Vorbis decoder written in pure Rust.

To give the decoder a try, you can do:

cargo run --example player /path/to/your/audio_file.ogg

It will then play back the audio.

If you want to know how to use this crate, look at the examples folder.

This crate has a low level API for per-packet decoding in the audio and header modules, and a high level API for ogg/vorbis streams in the inside_ogg module.

Some parts were created with help from the public domain stb_vorbis decoder implementation.

The minimum required Rust version is 1.36.

Use of unsafe

The entire library uses not a single line of unsafe code. In fact, lib.rs contains the #![forbid(unsafe_code)] directive.

About the history of this crate

I've started started to work on this crate in December 2015. The goal was to learn more about Rust and audio processing, while also delivering something useful to the Rust ecosystem.

I've tried not to look into the libvorbis implementation, as then I'd have to first abide the BSD license, and second as I didn't want this crate to become "just" a translation from C to Rust. Instead I wanted this crate to base on the spec only, so that I'd learn more about how vorbis worked.

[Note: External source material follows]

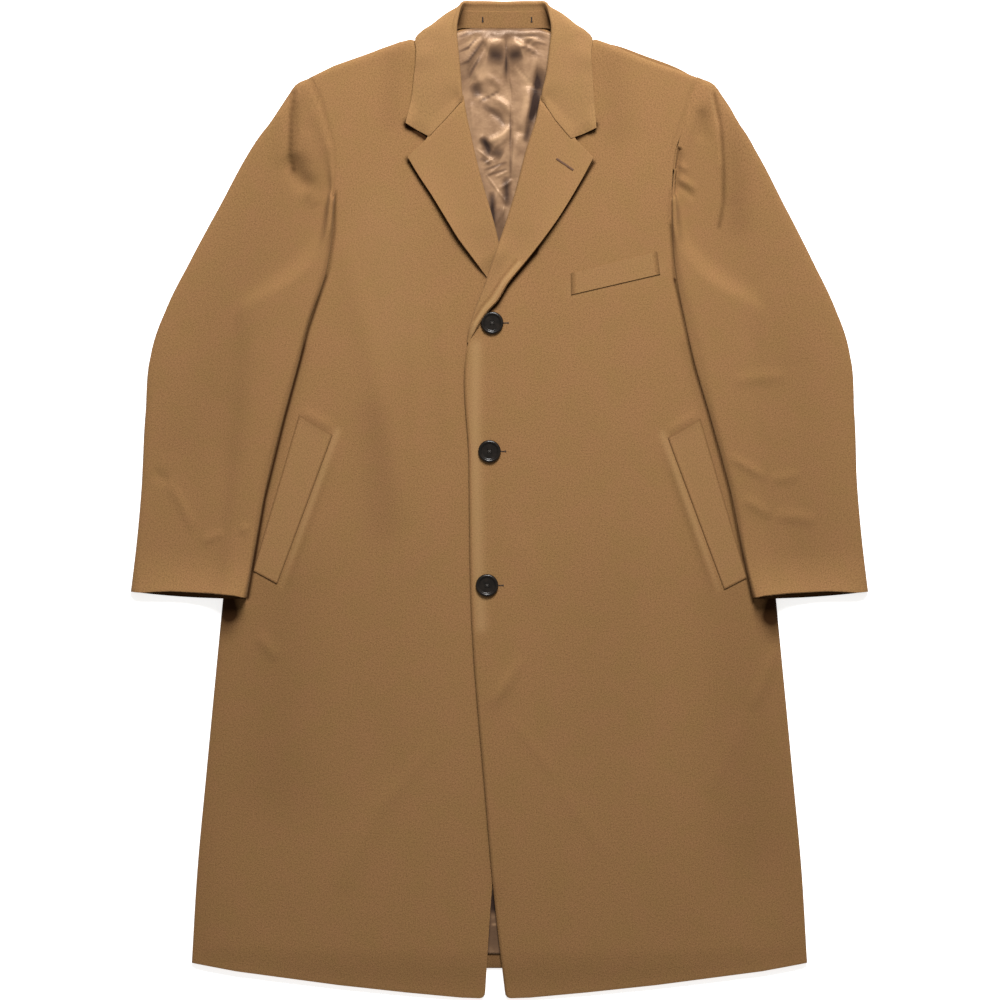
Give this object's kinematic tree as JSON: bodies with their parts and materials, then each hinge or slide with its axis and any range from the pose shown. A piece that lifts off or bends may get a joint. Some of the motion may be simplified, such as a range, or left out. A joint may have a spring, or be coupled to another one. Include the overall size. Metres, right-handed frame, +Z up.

The only time I did look into the libvorbis implementation was to look up the implementation of a function needed by the ogg crate (the CRC function), which is why that crate is BSD licensed, and attributes the authors. This crate however contains no code, translated or otherwise, from the libvorbis implementation.

After some time I realized that without any help of a working implementation progress would become too slow.

Therefore, I've continued to work with the public domain stb_vorbis implementation and used some of its code (most prominently for the imdct algorithm) to translate it to rust. I've also used it for debugging by comparing its outputs with mine.

Most of this crate however was created by reading the spec only.

Use from C

lewton provides a C-compatible set of library, header and pkg-config file.

To build and install it you can use cargo-c:

cargo install cargo-c
cargo cinstall --release --destdir /tmp/lewton
sudo cp -a /tmp/lewton/* /

License

Licensed under Apache 2 or MIT (at your option). For details, see the LICENSE file.

All examples inside the examples/ folder are licensed under the CC-0 license.

License of your contributions

Unless you explicitly state otherwise, any contribution intentionally submitted for inclusion in the work by you, as defined in the Apache-2.0 license, shall be dual licensed / CC-0 licensed as above, without any additional terms or conditions.